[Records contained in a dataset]
'''
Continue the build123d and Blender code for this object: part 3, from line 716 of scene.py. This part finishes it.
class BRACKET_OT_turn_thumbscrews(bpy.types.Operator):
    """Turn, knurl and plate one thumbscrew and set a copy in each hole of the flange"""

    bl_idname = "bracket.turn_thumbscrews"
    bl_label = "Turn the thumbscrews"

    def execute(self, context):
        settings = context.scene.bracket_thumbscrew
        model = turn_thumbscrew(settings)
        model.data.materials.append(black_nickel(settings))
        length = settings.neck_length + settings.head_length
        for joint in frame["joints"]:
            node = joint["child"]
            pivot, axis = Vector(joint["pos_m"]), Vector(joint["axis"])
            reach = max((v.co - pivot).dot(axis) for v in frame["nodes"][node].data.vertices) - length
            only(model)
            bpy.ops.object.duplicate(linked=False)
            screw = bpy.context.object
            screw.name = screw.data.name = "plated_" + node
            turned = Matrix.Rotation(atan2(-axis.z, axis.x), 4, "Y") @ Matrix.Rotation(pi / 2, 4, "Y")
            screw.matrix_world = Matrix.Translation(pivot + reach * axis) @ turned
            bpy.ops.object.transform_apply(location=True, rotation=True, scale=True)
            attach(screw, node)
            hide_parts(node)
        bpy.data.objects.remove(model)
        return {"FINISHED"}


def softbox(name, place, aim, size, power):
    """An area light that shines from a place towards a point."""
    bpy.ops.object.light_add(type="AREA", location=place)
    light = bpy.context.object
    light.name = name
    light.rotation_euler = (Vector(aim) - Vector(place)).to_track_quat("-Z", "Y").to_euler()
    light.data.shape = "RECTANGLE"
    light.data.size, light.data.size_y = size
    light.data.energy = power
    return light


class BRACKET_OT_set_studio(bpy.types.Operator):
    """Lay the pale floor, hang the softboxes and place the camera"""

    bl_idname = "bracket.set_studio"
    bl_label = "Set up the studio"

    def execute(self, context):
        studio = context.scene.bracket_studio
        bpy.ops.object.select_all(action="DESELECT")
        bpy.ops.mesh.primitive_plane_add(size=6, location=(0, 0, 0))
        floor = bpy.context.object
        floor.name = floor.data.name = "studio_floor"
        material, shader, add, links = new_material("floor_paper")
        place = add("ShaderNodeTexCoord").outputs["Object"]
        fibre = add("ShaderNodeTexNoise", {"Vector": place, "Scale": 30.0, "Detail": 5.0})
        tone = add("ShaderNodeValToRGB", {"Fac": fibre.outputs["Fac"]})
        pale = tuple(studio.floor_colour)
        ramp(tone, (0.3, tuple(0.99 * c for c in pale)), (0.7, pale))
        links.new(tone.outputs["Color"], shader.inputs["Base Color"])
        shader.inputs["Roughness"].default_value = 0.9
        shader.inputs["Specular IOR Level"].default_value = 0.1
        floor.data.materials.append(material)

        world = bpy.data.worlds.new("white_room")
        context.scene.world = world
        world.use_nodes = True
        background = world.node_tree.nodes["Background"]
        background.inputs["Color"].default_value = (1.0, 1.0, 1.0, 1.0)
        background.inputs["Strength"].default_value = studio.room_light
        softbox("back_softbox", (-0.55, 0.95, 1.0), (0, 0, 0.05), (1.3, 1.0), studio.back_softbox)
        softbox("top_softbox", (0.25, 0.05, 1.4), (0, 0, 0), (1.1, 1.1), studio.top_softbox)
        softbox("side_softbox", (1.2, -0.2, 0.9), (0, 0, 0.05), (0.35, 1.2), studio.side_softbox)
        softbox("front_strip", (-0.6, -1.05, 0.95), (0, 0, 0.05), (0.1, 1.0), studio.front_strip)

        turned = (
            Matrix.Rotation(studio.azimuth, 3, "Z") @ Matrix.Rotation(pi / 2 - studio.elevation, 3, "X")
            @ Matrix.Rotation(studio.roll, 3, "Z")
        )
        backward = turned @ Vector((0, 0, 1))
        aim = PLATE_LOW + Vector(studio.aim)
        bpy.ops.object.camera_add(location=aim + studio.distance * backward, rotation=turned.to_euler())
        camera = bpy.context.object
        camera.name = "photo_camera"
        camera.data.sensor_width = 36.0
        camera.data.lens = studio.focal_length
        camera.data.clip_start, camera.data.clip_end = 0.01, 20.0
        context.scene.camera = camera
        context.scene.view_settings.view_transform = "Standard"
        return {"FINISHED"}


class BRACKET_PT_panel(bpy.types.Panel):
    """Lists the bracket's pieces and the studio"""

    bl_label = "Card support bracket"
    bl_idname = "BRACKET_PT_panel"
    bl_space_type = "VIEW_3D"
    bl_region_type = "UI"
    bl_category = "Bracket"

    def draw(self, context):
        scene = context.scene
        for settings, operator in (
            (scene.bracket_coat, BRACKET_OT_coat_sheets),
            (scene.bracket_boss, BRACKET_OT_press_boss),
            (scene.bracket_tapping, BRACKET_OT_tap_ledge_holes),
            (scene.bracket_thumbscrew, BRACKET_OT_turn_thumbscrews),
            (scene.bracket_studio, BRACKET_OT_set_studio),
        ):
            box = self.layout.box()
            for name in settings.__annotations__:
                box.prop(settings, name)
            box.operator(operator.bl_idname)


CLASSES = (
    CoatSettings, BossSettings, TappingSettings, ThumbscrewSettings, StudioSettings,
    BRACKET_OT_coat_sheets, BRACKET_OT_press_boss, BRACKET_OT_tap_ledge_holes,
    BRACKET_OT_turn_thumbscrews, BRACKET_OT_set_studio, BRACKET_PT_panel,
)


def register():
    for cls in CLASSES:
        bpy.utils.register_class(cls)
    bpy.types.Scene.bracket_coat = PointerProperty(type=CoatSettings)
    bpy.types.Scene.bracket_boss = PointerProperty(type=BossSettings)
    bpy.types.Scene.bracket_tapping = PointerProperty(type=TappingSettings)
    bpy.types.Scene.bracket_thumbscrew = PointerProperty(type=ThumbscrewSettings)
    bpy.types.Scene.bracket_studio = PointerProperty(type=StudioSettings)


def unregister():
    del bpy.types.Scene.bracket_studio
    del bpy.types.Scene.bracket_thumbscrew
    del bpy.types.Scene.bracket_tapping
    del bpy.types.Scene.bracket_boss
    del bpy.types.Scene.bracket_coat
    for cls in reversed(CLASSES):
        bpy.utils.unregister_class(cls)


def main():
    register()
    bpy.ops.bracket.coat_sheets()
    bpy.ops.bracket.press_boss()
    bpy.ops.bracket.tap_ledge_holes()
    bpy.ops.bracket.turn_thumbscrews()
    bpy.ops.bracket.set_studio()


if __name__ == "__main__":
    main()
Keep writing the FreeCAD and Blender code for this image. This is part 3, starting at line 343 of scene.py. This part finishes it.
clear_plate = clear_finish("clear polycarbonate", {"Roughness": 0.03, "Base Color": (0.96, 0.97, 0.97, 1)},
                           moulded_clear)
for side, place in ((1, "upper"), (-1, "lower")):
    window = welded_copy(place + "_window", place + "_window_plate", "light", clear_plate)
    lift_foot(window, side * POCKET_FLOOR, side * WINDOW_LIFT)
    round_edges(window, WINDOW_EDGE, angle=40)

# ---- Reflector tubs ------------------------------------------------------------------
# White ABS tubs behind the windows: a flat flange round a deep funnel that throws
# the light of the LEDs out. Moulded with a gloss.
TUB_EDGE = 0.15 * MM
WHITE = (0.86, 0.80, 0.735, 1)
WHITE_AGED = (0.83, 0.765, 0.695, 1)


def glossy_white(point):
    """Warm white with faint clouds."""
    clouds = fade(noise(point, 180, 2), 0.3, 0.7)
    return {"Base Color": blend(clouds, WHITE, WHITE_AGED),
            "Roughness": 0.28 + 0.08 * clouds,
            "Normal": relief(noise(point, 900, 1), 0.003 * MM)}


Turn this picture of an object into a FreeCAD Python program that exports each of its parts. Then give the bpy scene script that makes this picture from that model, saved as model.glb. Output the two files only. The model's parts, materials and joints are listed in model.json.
'''
* _Your objective_: All the data must be duplicated exactly, with nothing added or removed.

* _Response to this exercise_:
Continue the build123d and Blender code for this object: part 3, from line 716 of scene.py. This part finishes it.
class BRACKET_OT_turn_thumbscrews(bpy.types.Operator):
    """Turn, knurl and plate one thumbscrew and set a copy in each hole of the flange"""

    bl_idname = "bracket.turn_thumbscrews"
    bl_label = "Turn the thumbscrews"

    def execute(self, context):
        settings = context.scene.bracket_thumbscrew
        model = turn_thumbscrew(settings)
        model.data.materials.append(black_nickel(settings))
        length = settings.neck_length + settings.head_length
        for joint in frame["joints"]:
            node = joint["child"]
            pivot, axis = Vector(joint["pos_m"]), Vector(joint["axis"])
            reach = max((v.co - pivot).dot(axis) for v in frame["nodes"][node].data.vertices) - length
            only(model)
            bpy.ops.object.duplicate(linked=False)
            screw = bpy.context.object
            screw.name = screw.data.name = "plated_" + node
            turned = Matrix.Rotation(atan2(-axis.z, axis.x), 4, "Y") @ Matrix.Rotation(pi / 2, 4, "Y")
            screw.matrix_world = Matrix.Translation(pivot + reach * axis) @ turned
            bpy.ops.object.transform_apply(location=True, rotation=True, scale=True)
            attach(screw, node)
            hide_parts(node)
        bpy.data.objects.remove(model)
        return {"FINISHED"}


def softbox(name, place, aim, size, power):
    """An area light that shines from a place towards a point."""
    bpy.ops.object.light_add(type="AREA", location=place)
    light = bpy.context.object
    light.name = name
    light.rotation_euler = (Vector(aim) - Vector(place)).to_track_quat("-Z", "Y").to_euler()
    light.data.shape = "RECTANGLE"
    light.data.size, light.data.size_y = size
    light.data.energy = power
    return light


class BRACKET_OT_set_studio(bpy.types.Operator):
    """Lay the pale floor, hang the softboxes and place the camera"""

    bl_idname = "bracket.set_studio"
    bl_label = "Set up the studio"

    def execute(self, context):
        studio = context.scene.bracket_studio
        bpy.ops.object.select_all(action="DESELECT")
        bpy.ops.mesh.primitive_plane_add(size=6, location=(0, 0, 0))
        floor = bpy.context.object
        floor.name = floor.data.name = "studio_floor"
        material, shader, add, links = new_material("floor_paper")
        place = add("ShaderNodeTexCoord").outputs["Object"]
        fibre = add("ShaderNodeTexNoise", {"Vector": place, "Scale": 30.0, "Detail": 5.0})
        tone = add("ShaderNodeValToRGB", {"Fac": fibre.outputs["Fac"]})
        pale = tuple(studio.floor_colour)
        ramp(tone, (0.3, tuple(0.99 * c for c in pale)), (0.7, pale))
        links.new(tone.outputs["Color"], shader.inputs["Base Color"])
        shader.inputs["Roughness"].default_value = 0.9
        shader.inputs["Specular IOR Level"].default_value = 0.1
        floor.data.materials.append(material)

        world = bpy.data.worlds.new("white_room")
        context.scene.world = world
        world.use_nodes = True
        background = world.node_tree.nodes["Background"]
        background.inputs["Color"].default_value = (1.0, 1.0, 1.0, 1.0)
        background.inputs["Strength"].default_value = studio.room_light
        softbox("back_softbox", (-0.55, 0.95, 1.0), (0, 0, 0.05), (1.3, 1.0), studio.back_softbox)
        softbox("top_softbox", (0.25, 0.05, 1.4), (0, 0, 0), (1.1, 1.1), studio.top_softbox)
        softbox("side_softbox", (1.2, -0.2, 0.9), (0, 0, 0.05), (0.35, 1.2), studio.side_softbox)
        softbox("front_strip", (-0.6, -1.05, 0.95), (0, 0, 0.05), (0.1, 1.0), studio.front_strip)

        turned = (
            Matrix.Rotation(studio.azimuth, 3, "Z") @ Matrix.Rotation(pi / 2 - studio.elevation, 3, "X")
            @ Matrix.Rotation(studio.roll, 3, "Z")
        )
        backward = turned @ Vector((0, 0, 1))
        aim = PLATE_LOW + Vector(studio.aim)
        bpy.ops.object.camera_add(location=aim + studio.distance * backward, rotation=turned.to_euler())
        camera = bpy.context.object
        camera.name = "photo_camera"
        camera.data.sensor_width = 36.0
        camera.data.lens = studio.focal_length
        camera.data.clip_start, camera.data.clip_end = 0.01, 20.0
        context.scene.camera = camera
        context.scene.view_settings.view_transform = "Standard"
        return {"FINISHED"}


class BRACKET_PT_panel(bpy.types.Panel):
    """Lists the bracket's pieces and the studio"""

    bl_label = "Card support bracket"
    bl_idname = "BRACKET_PT_panel"
    bl_space_type = "VIEW_3D"
    bl_region_type = "UI"
    bl_category = "Bracket"

    def draw(self, context):
        scene = context.scene
        for settings, operator in (
            (scene.bracket_coat, BRACKET_OT_coat_sheets),
            (scene.bracket_boss, BRACKET_OT_press_boss),
            (scene.bracket_tapping, BRACKET_OT_tap_ledge_holes),
            (scene.bracket_thumbscrew, BRACKET_OT_turn_thumbscrews),
            (scene.bracket_studio, BRACKET_OT_set_studio),
        ):
            box = self.layout.box()
            for name in settings.__annotations__:
                box.prop(settings, name)
            box.operator(operator.bl_idname)


CLASSES = (
    CoatSettings, BossSettings, TappingSettings, ThumbscrewSettings, StudioSettings,
    BRACKET_OT_coat_sheets, BRACKET_OT_press_boss, BRACKET_OT_tap_ledge_holes,
    BRACKET_OT_turn_thumbscrews, BRACKET_OT_set_studio, BRACKET_PT_panel,
)


def register():
    for cls in CLASSES:
        bpy.utils.register_class(cls)
    bpy.types.Scene.bracket_coat = PointerProperty(type=CoatSettings)
    bpy.types.Scene.bracket_boss = PointerProperty(type=BossSettings)
    bpy.types.Scene.bracket_tapping = PointerProperty(type=TappingSettings)
    bpy.types.Scene.bracket_thumbscrew = PointerProperty(type=ThumbscrewSettings)
    bpy.types.Scene.bracket_studio = PointerProperty(type=StudioSettings)


def unregister():
    del bpy.types.Scene.bracket_studio
    del bpy.types.Scene.bracket_thumbscrew
    del bpy.types.Scene.bracket_tapping
    del bpy.types.Scene.bracket_boss
    del bpy.types.Scene.bracket_coat
    for cls in reversed(CLASSES):
        bpy.utils.unregister_class(cls)


def main():
    register()
    bpy.ops.bracket.coat_sheets()
    bpy.ops.bracket.press_boss()
    bpy.ops.bracket.tap_ledge_holes()
    bpy.ops.bracket.turn_thumbscrews()
    bpy.ops.bracket.set_studio()


if __name__ == "__main__":
    main()
Keep writing the FreeCAD and Blender code for this image. This is part 3, starting at line 343 of scene.py. This part finishes it.
clear_plate = clear_finish("clear polycarbonate", {"Roughness": 0.03, "Base Color": (0.96, 0.97, 0.97, 1)},
                           moulded_clear)
for side, place in ((1, "upper"), (-1, "lower")):
    window = welded_copy(place + "_window", place + "_window_plate", "light", clear_plate)
    lift_foot(window, side * POCKET_FLOOR, side * WINDOW_LIFT)
    round_edges(window, WINDOW_EDGE, angle=40)

# ---- Reflector tubs ------------------------------------------------------------------
# White ABS tubs behind the windows: a flat flange round a deep funnel that throws
# the light of the LEDs out. Moulded with a gloss.
TUB_EDGE = 0.15 * MM
WHITE = (0.86, 0.80, 0.735, 1)
WHITE_AGED = (0.83, 0.765, 0.695, 1)


def glossy_white(point):
    """Warm white with faint clouds."""
    clouds = fade(noise(point, 180, 2), 0.3, 0.7)
    return {"Base Color": blend(clouds, WHITE, WHITE_AGED),
            "Roughness": 0.28 + 0.08 * clouds,
            "Normal": relief(noise(point, 900, 1), 0.003 * MM)}


Turn this picture of an object into a FreeCAD Python program that exports each of its parts. Then give the bpy scene script that makes this picture from that model, saved as model.glb. Output the two files only. The model's parts, materials and joints are listed in model.json.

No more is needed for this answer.